*LISTED RECORDS*:

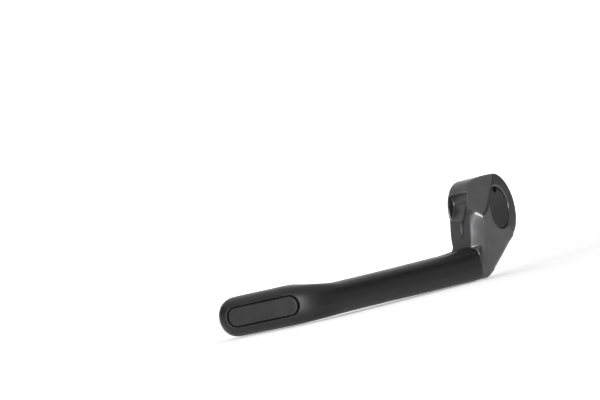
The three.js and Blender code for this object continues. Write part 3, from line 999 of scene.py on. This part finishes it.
@dataclass
class Screws:
    """The socket-head screws, all from one tree: two in the arm and one behind the pad."""

    arm: Arm

    def tree(self) -> NodeBuilder:
        """Lays out a screw that points down from its head's top at the origin.

        Returns:
            The tree, with inputs for the head, shank and socket in metres.
        """
        sizes = {
            "Head Radius": 3.7, "Cone Height": 1.9, "Land": 0.35, "Shank Radius": 1.9, "Length": 10.0,
            "Socket Radius": 1.45, "Socket Depth": 1.6,
        }
        build = NodeBuilder("socket_screw", {key: value * MM for key, value in sizes.items()})

        def round_piece(low: bpy.types.NodeSocket, high: bpy.types.NodeSocket, height: bpy.types.NodeSocket,
                        base: bpy.types.NodeSocket, sides: int) -> bpy.types.NodeSocket:
            """A cone frustum from its base height upwards."""
            cone = build.node("GeometryNodeMeshCone")
            cone.inputs["Vertices"].default_value = sides
            build.link(low, cone.inputs["Radius Bottom"])
            build.link(high, cone.inputs["Radius Top"])
            build.link(height, cone.inputs["Depth"])
            lift = build.node("ShaderNodeCombineXYZ")
            build.link(base, lift.inputs["Z"])
            move = build.node("GeometryNodeTransform")
            build.link(cone.outputs["Mesh"], move.inputs["Geometry"])
            build.link(lift.outputs[0], move.inputs["Translation"])
            return move.outputs["Geometry"]

        head, shank = build.size("Head Radius"), build.size("Shank Radius")
        land_base = build.math("MULTIPLY", build.size("Land"), -1.0)
        cone_base = build.math("SUBTRACT", land_base, build.size("Cone Height"))
        shank_base = build.math("MULTIPLY", build.size("Length"), -1.0)
        shank_height = build.math("ADD", build.math("SUBTRACT", cone_base, shank_base), 0.0001)
        rim = build.math("SUBTRACT", head, 0.00012)
        chamfer = build.math("MULTIPLY", build.size("Land"), 0.4)
        land_height = build.math("SUBTRACT", build.size("Land"), chamfer)
        chamfer_base = build.math("MULTIPLY", chamfer, -1.0)
        pieces = [
            round_piece(head, rim, chamfer, chamfer_base, 72),
            round_piece(head, head, land_height, land_base, 72),
            round_piece(shank, head, build.size("Cone Height"), cone_base, 72),
            round_piece(shank, shank, shank_height, shank_base, 72),
        ]
        union = build.node("GeometryNodeMeshBoolean", operation="UNION")
        for piece in pieces:
            build.link(piece, union.inputs["Mesh 2"])
        key_size, key_depth = build.size("Socket Radius"), build.size("Socket Depth")
        key_base = build.math("MULTIPLY", key_depth, -1.0)
        key_height = build.math("ADD", key_depth, 0.001)
        key = round_piece(key_size, key_size, key_height, key_base, 6)
        drilled = build.node("GeometryNodeMeshBoolean", operation="DIFFERENCE")
        build.link(union.outputs["Mesh"], drilled.inputs["Mesh 1"])
        build.link(key, drilled.inputs["Mesh 2"])
        build.finish(drilled.outputs["Mesh"], OXIDE.material())
        return build

    def build(self) -> list[tuple[bpy.types.Object, str, Finish]]:
        """Bakes the three screws.

        Returns:
            Each piece with its node and finish.
        """
        layout, arm, build = self.arm.layout, self.arm, self.tree()
        made = []
        for name, station in zip(("near", "far"), arm.screw_places):
            spot = Vector(layout.joint) + layout.arm_direction * station
            spot.z += arm.top - 0.3
            piece = build.bake(f"arm_screw_{name}", Matrix.Translation(spot * MM))
            made.append((piece, f"arm_fixing_screw_{name}", OXIDE))
        low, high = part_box("badge_fixing_screw")
        sizes = {
            "Head Radius": 1.45, "Cone Height": 0.6, "Land": 7.5, "Shank Radius": 0.8,
            "Length": (high.y - low.y) / MM, "Socket Radius": 0.75, "Socket Depth": 1.3,
        }
        centre = Vector(((low.x + high.x) / 2, low.y, (low.z + high.z) / 2))
        turn = Matrix.Rotation(math.radians(90), 4, "X")
        piece = build.bake(
            "pad_screw", Matrix.Translation(centre) @ turn, {key: value * MM for key, value in sizes.items()},
        )
        made.append((piece, "badge_fixing_screw", BRIGHT_OXIDE))
        return made


@dataclass
class CordRing:
    """The rubber ring in the cap's groove: a round cord swept along a circle."""

    layout: Layout
    radius: float = 8.05
    cord: float = 0.45
    from_outer: float = 4.45

    def build(self) -> bpy.types.Object:
        """Bakes the ring on the bar's axis.

        Returns:
            Its mesh object.
        """
        build = NodeBuilder("cord_ring", {"Ring Radius": self.radius * MM, "Cord Radius": self.cord * MM})
        path = build.node("GeometryNodeCurvePrimitiveCircle")
        path.inputs["Resolution"].default_value = 160
        section = build.node("GeometryNodeCurvePrimitiveCircle")
        section.inputs["Resolution"].default_value = 24
        build.link(build.size("Ring Radius"), path.inputs["Radius"])
        build.link(build.size("Cord Radius"), section.inputs["Radius"])
        sweep = build.node("GeometryNodeCurveToMesh")
        build.link(path.outputs["Curve"], sweep.inputs["Curve"])
        build.link(section.outputs["Curve"], sweep.inputs["Profile Curve"])
        build.finish(sweep.outputs["Mesh"], RUBBER.material())
        centre = Vector((self.layout.outer + self.from_outer, 0, 0)) * MM
        turn = Matrix.Rotation(math.radians(90), 4, "Y")
        return build.bake("cap_cord_ring", Matrix.Translation(centre) @ turn)


# ---------------------------------------------------------------- studio
@dataclass
class Studio:
    """Pale floor, soft lights and the camera."""

    camera_at: Point = (-0.39107, 0.7206, -0.00989)
    look_at: Point = (0.0507, 0.060, 0.02339)
    roll: float = 12.587
    lens: float = 102.0
    floor_gap: float = 0.0002
    horizon_light: float = 0.3
    overhead_light: float = 0.75
    wash: float = 1.8
    floor_glow: float = 0.32
    box_at: Point = (-0.14, 1.14, 0.1)
    box_aim: Point = (0.015, 0.12, -0.02)
    box_size: tuple[float, float] = (0.12, 0.3)
    box_watts: float = 11.0
    wash_angle: float = 120.0
    floor_radius: float = 6.0
    sheet_away: float = 1.6
    sheet_half: float = 1.0

    def camera(self) -> None:
        """Sets the camera at the viewing angle, with the guard low on the right."""
        data = bpy.data.cameras.new("view")
        data.sensor_width = 36.0
        data.lens = self.lens
        data.clip_start = 0.01
        holder = bpy.data.objects.new("view", data)
        at, aim = Vector(self.camera_at), Vector(self.look_at)
        facing = (aim - at).to_track_quat("-Z", "Y").to_matrix().to_4x4()
        tilt = Matrix.Rotation(math.radians(-self.roll), 4, "Z")
        holder.matrix_world = Matrix.Translation(at) @ facing @ tilt
        bpy.context.scene.collection.objects.link(holder)
        bpy.context.scene.camera = holder

    def floor(self, height: float) -> None:
        """Lays a pale round floor under the guard.

        Args:
            height: The guard's lowest point, in metres.
        """
        mesh = bpy.data.meshes.new("studio_floor")
        count, radius = 96, self.floor_radius
        rim = [
            (radius * math.cos(2 * math.pi * i / count), radius * math.sin(2 * math.pi * i / count),
             height - self.floor_gap)
            for i in range(count)
        ]
        mesh.from_pydata(rim, [], [tuple(range(count))])
        floor = bpy.data.objects.new("studio_floor", mesh)
        bpy.context.scene.collection.objects.link(floor)
        paint = bpy.data.materials.new("pale_floor")
        paint.use_nodes = True
        shader = paint.node_tree.nodes["Principled BSDF"]
        shader.inputs["Base Color"].default_value = (0.86, 0.86, 0.86, 1)
        shader.inputs["Roughness"].default_value = 0.9
        shader.inputs["Specular IOR Level"].default_value = 0.1
        shader.inputs["Emission Color"].default_value = (1, 1, 1, 1)
        shader.inputs["Emission Strength"].default_value = self.floor_glow
        mesh.materials.append(paint)

    def area(self, name: str, at: Point, aim: Point, size: tuple[float, float], power: float) -> None:
        """Adds one soft box.

        Args:
            name: The light's name.
            at: Its place in metres.
            aim: Where it points.
            size: Width and height in metres.
            power: Watts.
        """
        data = bpy.data.lights.new(name, "AREA")
        data.shape = "RECTANGLE"
        data.size, data.size_y = size
        data.energy = power
        light = bpy.data.objects.new(name, data)
        light.matrix_world = Matrix.Translation(at) @ (
            (Vector(aim) - Vector(at)).to_track_quat("-Z", "Y").to_matrix().to_4x4()
        )
        bpy.context.scene.collection.objects.link(light)

    def lights(self) -> None:
        """Adds the dim surround, one soft box in front and a wide wash from above."""
        world = bpy.data.worlds.new("studio_surround")
        world.use_nodes = True
        nodes, links = world.node_tree.nodes, world.node_tree.links
        where = nodes.new("ShaderNodeTexCoord")
        split = nodes.new("ShaderNodeSeparateXYZ")
        shade = nodes.new("ShaderNodeMapRange")
        shade.inputs["From Min"].default_value = -0.1
        shade.inputs["From Max"].default_value = 0.9
        shade.inputs["To Min"].default_value = self.horizon_light
        shade.inputs["To Max"].default_value = self.overhead_light
        links.new(where.outputs["Generated"], split.inputs[0])
        links.new(split.outputs["Z"], shade.inputs["Value"])
        links.new(shade.outputs["Result"], nodes["Background"].inputs["Strength"])
        bpy.context.scene.world = world
        bpy.context.scene.view_settings.view_transform = "Standard"
        self.area("front_box", self.box_at, self.box_aim, self.box_size, self.box_watts)
        sun = bpy.data.lights.new("ceiling_wash", "SUN")
        sun.energy = self.wash
        sun.angle = math.radians(self.wash_angle)
        bpy.context.scene.collection.objects.link(bpy.data.objects.new("ceiling_wash", sun))

    def sheet(self) -> None:
        """Hangs a pale lit sheet behind the guard, square to the camera."""
        aim, at = Vector(self.look_at), Vector(self.camera_at)
        away = (aim - at).normalized()
        right = away.cross(Vector((0, 0, 1))).normalized()
        rise = right.cross(away)
        middle = aim + away * self.sheet_away
        signs = ((-1, -1), (1, -1), (1, 1), (-1, 1))
        corners = [middle + (right * a + rise * b) * self.sheet_half for a, b in signs]
        mesh = bpy.data.meshes.new("studio_sheet")
        mesh.from_pydata(corners, [], [(0, 1, 2, 3)])
        sheet = bpy.data.objects.new("studio_sheet", mesh)
        bpy.context.scene.collection.objects.link(sheet)
        paint = bpy.data.materials.new("lit_sheet")
        paint.use_nodes = True
        shader = paint.node_tree.nodes["Principled BSDF"]
        shader.inputs["Base Color"].default_value = (0.8, 0.8, 0.8, 1)
        shader.inputs["Emission Color"].default_value = (1, 1, 1, 1)
        shader.inputs["Emission Strength"].default_value = 0.9
        mesh.materials.append(paint)

    def build(self, height: float) -> None:
        """Sets up camera, floor and lights."""
        self.camera()
        self.floor(height)
        self.sheet()
        self.lights()


def main() -> None:
    """Builds the guard piece by piece around the frame."""
    logging.basicConfig(level=logging.INFO, format="%(message)s")
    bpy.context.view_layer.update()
    layout, lean = Layout(), Lean()
    arm = Arm(layout)
    Studio().build(min(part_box(name)[0].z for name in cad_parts))
    place(Adapter(layout, lean).build(), "bar_end_adapter", Body.GUARD, ANODISED)
    place(arm.build(), "guard_arm", Body.GUARD, MOULDED)
    place(Cap(layout).build(), "hub_cover_cap", Body.CAP, CAP_FINISH)
    place(CordRing(layout).build(), "cap_retaining_ring", Body.CAP, RUBBER)
    place(Pad(arm).build(), "paddle_badge", Body.GUARD, PAD_FINISH)
    for piece, node, finish in Screws(arm).build():
        place(piece, node, Body.GUARD, finish)


if __name__ == "__main__":
    main()
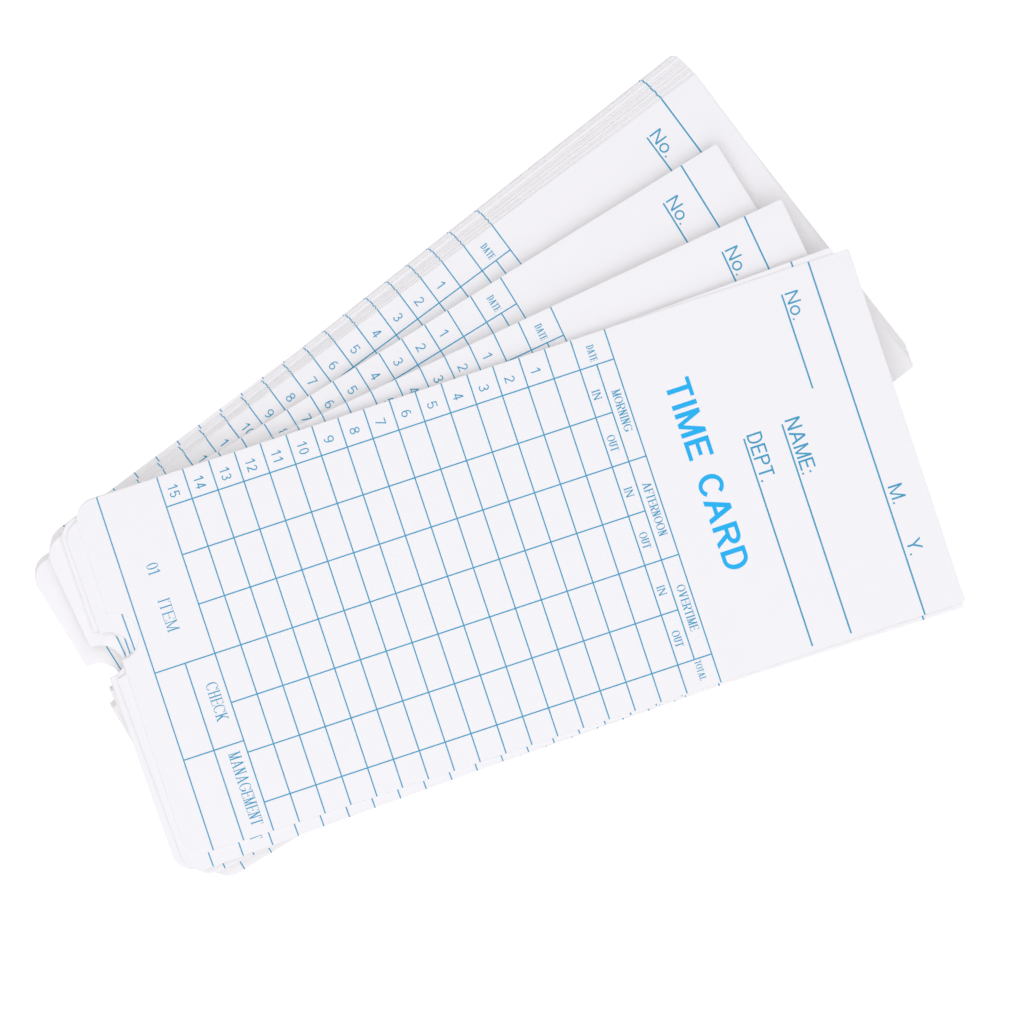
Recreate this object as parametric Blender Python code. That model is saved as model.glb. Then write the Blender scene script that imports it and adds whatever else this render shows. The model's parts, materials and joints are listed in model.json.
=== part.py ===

*TASK STATEMENT*:
Output exactly the lines from the one containing "Recreate this object" through the last line of the entries, both ends included.

*FULL OUTPUT*:
Recreate this object as parametric Blender Python code. That model is saved as model.glb. Then write the Blender scene script that imports it and adds whatever else this render shows. The model's parts, materials and joints are listed in model.json.
=== part.py ===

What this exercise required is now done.